I Gave My Teenage Sons a Values Charter… Here’s What Happened.

A few days ago I printed off copies of my “Values Charter” workbook and gave one to each of my teenage sons.

Yesterday, after chores and two hours of screen time, I said, “Alright. No more screens tonight. Let’s take a look at those papers.”

I got the expected teenage response.

Edward (14) approached it like an editor first.

He circled a duplicated line I’d missed and said, “Mom, this is on here twice.”

So I asked him to help me proof it. That hooked him.

Once he finished editing, he tried to hand it back.

I said, “Nope. I was hoping you’d answer some of it too.”

He actually went through thoughtfully. You could see him thinking. Not rushing. Not performing. Just engaging.

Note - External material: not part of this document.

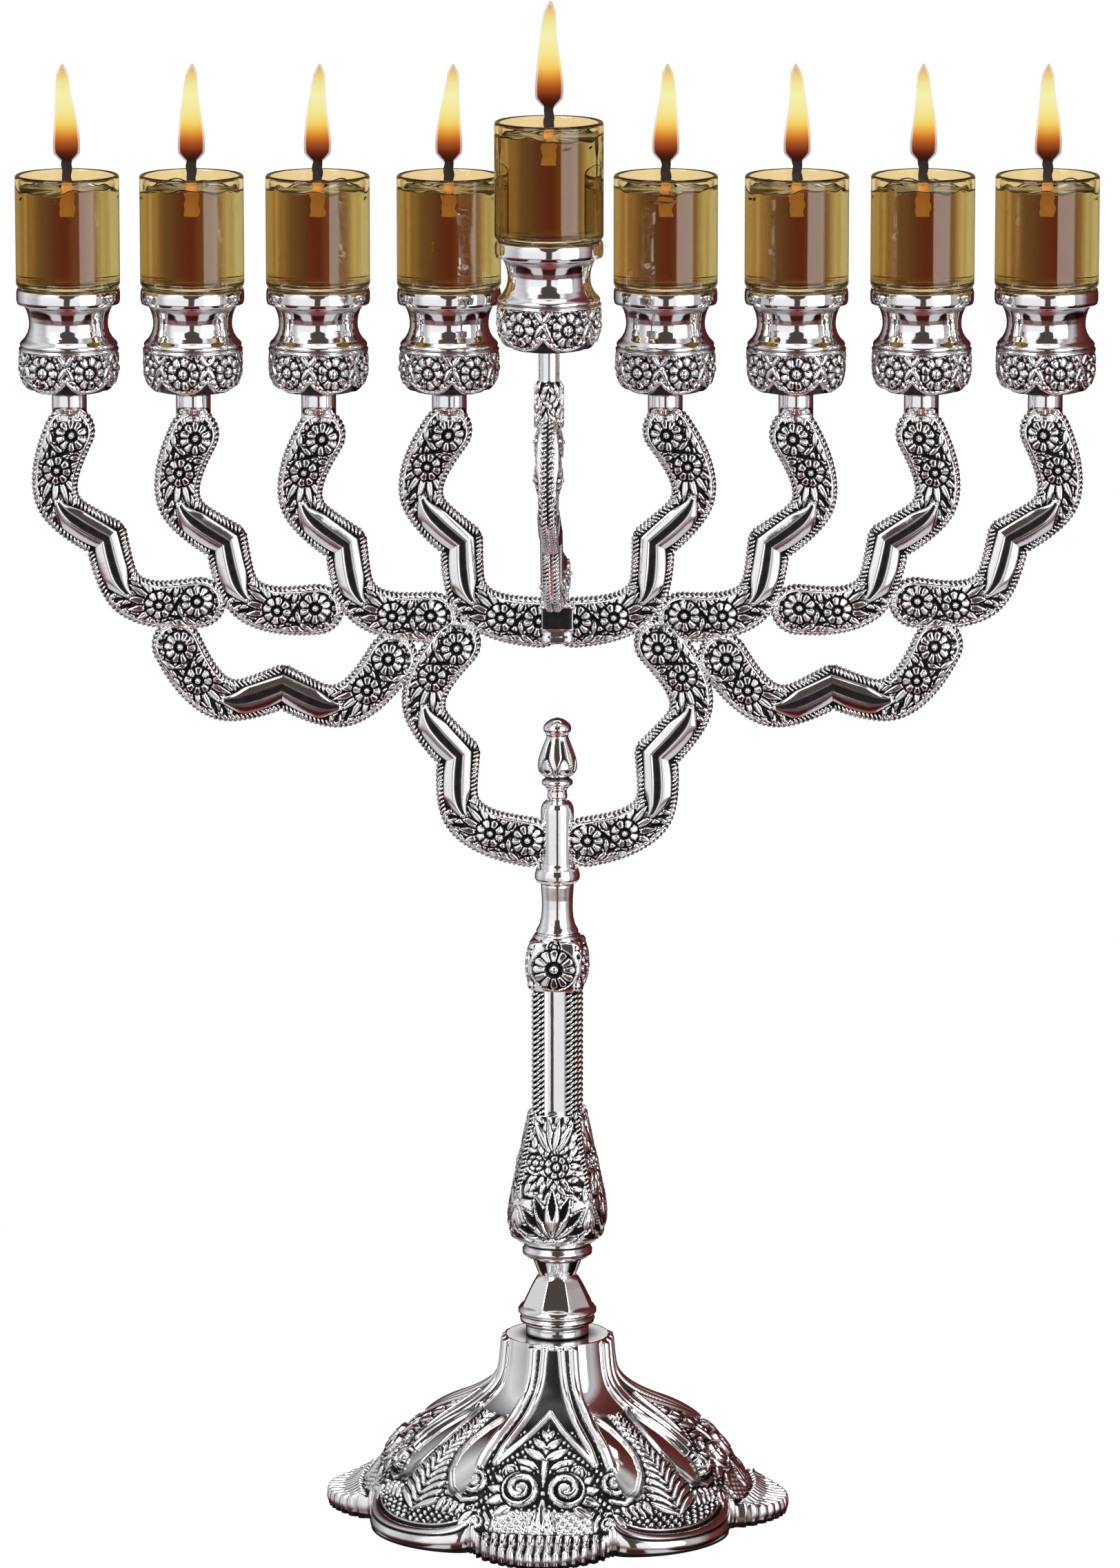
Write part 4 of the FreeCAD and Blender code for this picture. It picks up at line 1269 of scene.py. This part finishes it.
def make_world():
    """The studio: white to the camera, and what the silver and the glass see of the room."""
    world = bpy.data.worlds.new("studio")
    bpy.context.scene.world = world
    tree = Tree(world)
    split = tree.add("SeparateXYZ", Vector=tree.add("TexCoord").outputs["Generated"])
    x, y, z = split.outputs["X"], split.outputs["Y"], split.outputs["Z"]

    # Shares of a turn that are 0.5 at the front and at the back, and of the height, 0.5 at the horizon
    per_turn = 1 / (2 * math.pi)
    to_front = tree.math("ARCTAN2", x, tree.math("MULTIPLY", y, -1))
    front_share = tree.math("MULTIPLY_ADD", to_front, per_turn, 0.5)
    back_share = tree.math("MULTIPLY_ADD", tree.math("ARCTAN2", x, y), per_turn, 0.5)
    height_share = tree.math("MULTIPLY_ADD", z, 0.5, 0.5)

    def patch(across, across_stops, down, down_stops):
        """The product of a ramp round the room and a ramp up it."""
        return mix_colour(tree, 1, tree.ramp(across, across_stops), tree.ramp(down, down_stops), "MULTIPLY")

    round_the_room = [(0, (0.05, 0.012, 0.012)), (0.07, (0.06, 0.015, 0.015)), (0.12, (0.3, 0.3, 0.31)),
        (0.2, (0.75, 0.75, 0.77)), (0.3, (0.5, 0.5, 0.52)), (0.34, (0.95, 0.95, 0.97)),
        (0.62, (0.95, 0.95, 0.97)), (0.66, (0.35, 0.34, 0.35)), (0.72, (0.55, 0.54, 0.55)),
        (0.78, (0.16, 0.05, 0.05)), (0.88, (0.1, 0.02, 0.02)), (1, (0.05, 0.012, 0.012))]
    floor_to_top = [(0, (0.5, 0.09, 0.08)), (0.07, (0.4, 0.07, 0.06)), (0.13, (0.05, 0.014, 0.012)),
        (0.2, (0.03, 0.012, 0.012)), (0.29, (0.16, 0.05, 0.05)), (0.33, (0.42, 0.34, 0.34)),
        (0.37, (0.86, 0.85, 0.87)), (0.5, 1), (1, 1)]
    room = patch(front_share, round_the_room, height_share, floor_to_top)
    off_front = tree.math("ABSOLUTE", tree.math("SUBTRACT", front_share, 0.5), 0)
    widening = tree.math("MULTIPLY_ADD", tree.math("MAXIMUM", z, 0), 0.12, 0.02)
    dark_wedge = patch(tree.math("DIVIDE", off_front, widening), [(0, 1), (0.85, 1), (1, 0)], height_share,
        [(0, 0), (0.3, 0), (0.33, 1), (0.93, 1), (0.96, 0)])
    pale_wall = patch(front_share, [(0, 1), (0.02, 1), (0.035, 0), (0.965, 0), (0.98, 1), (1, 1)],
        height_share, [(0, 0), (0.54, 0), (0.56, 1), (0.68, 1), (0.72, 0), (1, 0)])
    pale_side = patch(tree.math("ABSOLUTE", x, 0), [(0, 0), (0.24, 0), (0.3, 1), (0.6, 1), (0.66, 0)],
        height_share, [(0, 1), (0.24, 1), (0.3, 0), (1, 0)])
    for area, colour in ((dark_wedge, (0.07, 0.055, 0.05, 1)), (pale_wall, (0.7, 0.7, 0.72, 1)),
            (pale_side, (0.6, 0.6, 0.62, 1))):
        room = mix_colour(tree, area, room, colour)

    # What glass mirrors, and what shows through a glass where it holds oil and above the oil
    dim_gold = (0.05, 0.04, 0.02)
    gold = (0.9, 0.72, 0.4)
    on_glass = tree.ramp(front_share, [(0, (0.4, 0.26, 0.1)), (0.12, (0.3, 0.2, 0.08)),
        (0.2, (0.04, 0.035, 0.03)), (0.8, (0.04, 0.035, 0.03)), (0.88, (0.3, 0.2, 0.08)),
        (1, (0.4, 0.26, 0.1))])
    through_oil = tree.ramp(back_share, [(0, 0.02), (0.24, (0.1, 0.09, 0.07)), (0.3, (1.3, 1.6, 1.6)),
        (0.37, (1.5, 1.8, 1.6)), (0.395, (1.15, 1.3, 1)), (0.41, (1.5, 1.6, 1.25)),
        (0.435, (0.75, 0.6, 0.45)), (0.462, (0.42, 0.24, 0.2)), (0.478, (0.56, 0.26, 0.2)),
        (0.492, (0.38, 0.12, 0.08)), (0.506, (0.4, 0.13, 0.09)), (0.518, (0.36, 0.18, 0.15)),
        (0.534, (0.42, 0.28, 0.22)), (0.556, (0.46, 0.35, 0.22)), (0.572, (0.74, 0.58, 0.3)),
        (0.588, (0.66, 0.5, 0.26)), (0.6, (1.15, 0.98, 0.55)), (0.614, (0.72, 0.58, 0.28)),
        (0.634, (0.95, 0.82, 0.38)), (0.71, (0.9, 0.8, 0.45)), (0.77, (0.1, 0.09, 0.07)), (1, 0.02)])
    above_oil = tree.ramp(back_share, [(0, (0.03, 0.025, 0.02)), (0.37, dim_gold), (0.42, gold),
        (0.58, gold), (0.63, dim_gold), (1, (0.03, 0.025, 0.02))])
    path = tree.add("LightPath")
    # A ray that leaves the glass after crossing the oil as well has gone through more than four surfaces
    deep = tree.math("GREATER_THAN", path.outputs["Transmission Depth"], 4.5)
    behind = mix_colour(tree, deep, above_oil, through_oil)
    seen = mix_colour(tree, path.outputs["Is Singular Ray"], room, on_glass)
    seen = mix_colour(tree, path.outputs["Is Transmission Ray"], seen, behind)
    seen = mix_colour(tree, path.outputs["Is Camera Ray"], seen, (1, 1, 1, 1))
    tree.feed(tree.nodes["Background"].inputs["Color"], seen)


make_floor()
make_world()
lamp("panel_right", 7.5, 0.95, 1.5, (0.92, -0.92, 0.5), (0, 0, 0.3))
lamp("key_left", 14, 0.9, 0.9, (-1.1, -1.2, 1.4), (0, 0, 0.25))
lamp("top", 12, 1.4, 1, (0, 0.2, 2), (0, 0, 0.2))
bpy.context.scene.view_settings.view_transform = "Standard"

James (13) handled it differently.

He answered only the even-numbered pages.

I didn’t notice at first. Later, I realized he had systematically skipped every odd page.

He complied… but on his own terms.

His answers were literal to a fault:

“What protects your nervous system?”

“My skin. My brain.”

“I value phone because TikTok.”

“I value food because hungry.”

I was cracking up.

But here’s what struck me:

Edward engages through structure and refinement.

James engages through autonomy and differentiation.

Same house. Same workbook. Same invitation.

Completely different entry points.

And that’s the point.

Autonomy doesn’t always look like deep, poetic reflection.

Sometimes it looks like selective participation.

Sometimes it looks like snark.

Sometimes it looks like editing the document before answering it.

What I care about isn’t perfect answers.

It’s that in our house, we think about values.

We name what matters.

We learn that we have choices.

And sometimes those choices include answering only the even pages.

Alignment isn’t static.

It grows as we do.

And apparently… so does teenage sovereignty.